Jeff Grampp – Northland Capital Markets

Okay. Great, thanks for color guys. Great, well.

Ryan C. London

Hi, thanks.

Operator

And your next question comes from the line of Irene Haas. Please proceed.

Irene Haas – Wunderlich Securities

Yeah. Just a follow-up question. I’m little interested in your Wolf prospect rounded by some pretty classy name you got in Anadarko, Energen Shale and Apache close by, I’m just kind of curious what are they after, are they – they are going for the Bone Spring or Wolfcamp A or Concho certainly it’s a lot of activity from some big boys.

Joseph Wm. Foran

That’s a good observation this time we’ve built two Irene, Ryan has your response.

Ryan C. London

Hey Irene we’ve been watching Apache in particular they have been drilling right near our leases, and they’ve put wells with down spacing tests in a variety of different formations, specifically the second Bone Spring stacked on top of the a upper Wolfcamp and a middle Wolfcamp. And so we’ve been watching what they’re doing. They’ve tapped into something that we’ve actually got on our targets, which is a Wolfcamp test in a different bench as well and we’re hoping to have that test done before the end of the year.

But, but you’re exactly right -- that territory lends itself to much more than just the Wolfcamp A to expand, which we’re after a variety of different targets.

Irene Haas – Wunderlich Securities

Hey, thanks.

Ryan C. London

Hey, thanks Irene. Really appreciate your knowledge of that area.

Operator

And your next question comes from the line of Mike Breard with Hodges Capital. Please proceed.

Mike Breard – Hodges Capital

Joe, I was going to ask about Howard County, but instead I’ll ask about the transportation of your oil and gas in the Permian, are you making progress on contract for there.

Joseph Wm. Foran

Yes, that’s also part of our midstream effort it built, [Macman] (ph) is looking into and we’re out there in the Permian. There is a lot of (indiscernible), there needs to be newly infrastructure that’s come at the end. It looks like there’s some opportunities in that. So Bill’s been looking into that and we’re likely to add some gathering system probably first in the Wolf area to help give us more optionality on the gas that we’re producing there and perhaps even the oil. Gregg, on the transportation, some of the – add to that for Mike, this is Gregg Krug, our Head of Marketing.

G. Gregg Krug

Hi Mike. Yeah. As far as the transportation, as Joe alluded to, there is a lot of old infrastructure out there and it lends itself to opportunities for midstream activity and that’s exactly what we’re doing, we’re looking at on the gas side as well as the crude side and we think there’s a good opportunity for us out there to not only lower our rates, but also as well as have prime service as well. So that’s very attractive to us.

Joseph Wm. Foran

That answer your question, Mike.

Michael Scialla

Yeah, thanks.

G. Gregg Krug

All right. Appreciate your question and we are thinking about our takeaways and our transportation every day too and we’ve hired some – a couple of people specifically to dedicate themselves to that transportation, salt water disposal, all those related midstream type issues and I think it’s starting to come together pretty well.

Operator

And with that, this ends the Q&A portion of this morning.. I would now like to turn the call over to management for any closing remarks.

Joseph Wm. Foran

Well, again, I’d like to thank everyone for their interest, questions and participation. I’d like to include in my final remarks, again we enclosed a graph that shows our progress since the second half of 2011. It’s been fairly steady across the six-month period and we see these trends continuing on.
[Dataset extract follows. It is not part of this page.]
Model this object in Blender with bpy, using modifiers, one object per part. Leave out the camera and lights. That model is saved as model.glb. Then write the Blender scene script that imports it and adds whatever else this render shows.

The other thing, I like to stress is what under the hood, so to speak, it’s not visible, but is important and adding to this is the good staff work, the improvements in our drilling equipment and practices, the steady improvement, little things like LOE, the marketing that Gregg has done and everything, are paying off.

A couple of things, I’m delighted to have the chance to do, all of you asking questions to know our Chief Operating Officer, David Lancaster. And David Lancaster learned yesterday that he was being named as a distinguished graduate at the Texas A&M Petroleum Engineering School, only 1.5% of the graduates or so honored.

So we are pleased to have him receive that, just as we were last year, Brad Robinson, named Engineer of the Year by the local SPE. And one of our geologist received best paper award.

So these are great things and they are well deserved, and for all the capital and technology that it takes in this business, it still comes down to people and I want to express my appreciation to the staff for all their extra work and late nights and to the Board for their support of getting these people together. And, so it’s really pretty exciting for us. Now they have the Permian start to be proved up in a way and for the Eagle Ford, still to be working now.

And, Ryan alluded to this, I don’t want to lose sight of the good work in the Eagle Ford, the lease in the Northcut wells with this most recent frac have really exceeded expectations and are really delivering the rights and that combines lower cost has made a difference.

So for the Eagle Ford team, I didn’t want them to get neglected as old shoes so to speak because they’re really doing some good this year as we get the Permian delineated. So I just wanted to conclude with that. Thank you again. We look forward to visiting with you all. And if you have follow-up, we will make ourselves available.

Operator

Ladies and gentlemen, that concludes today’s conference. Thank you for your participation. You may now disconnect and have a great day.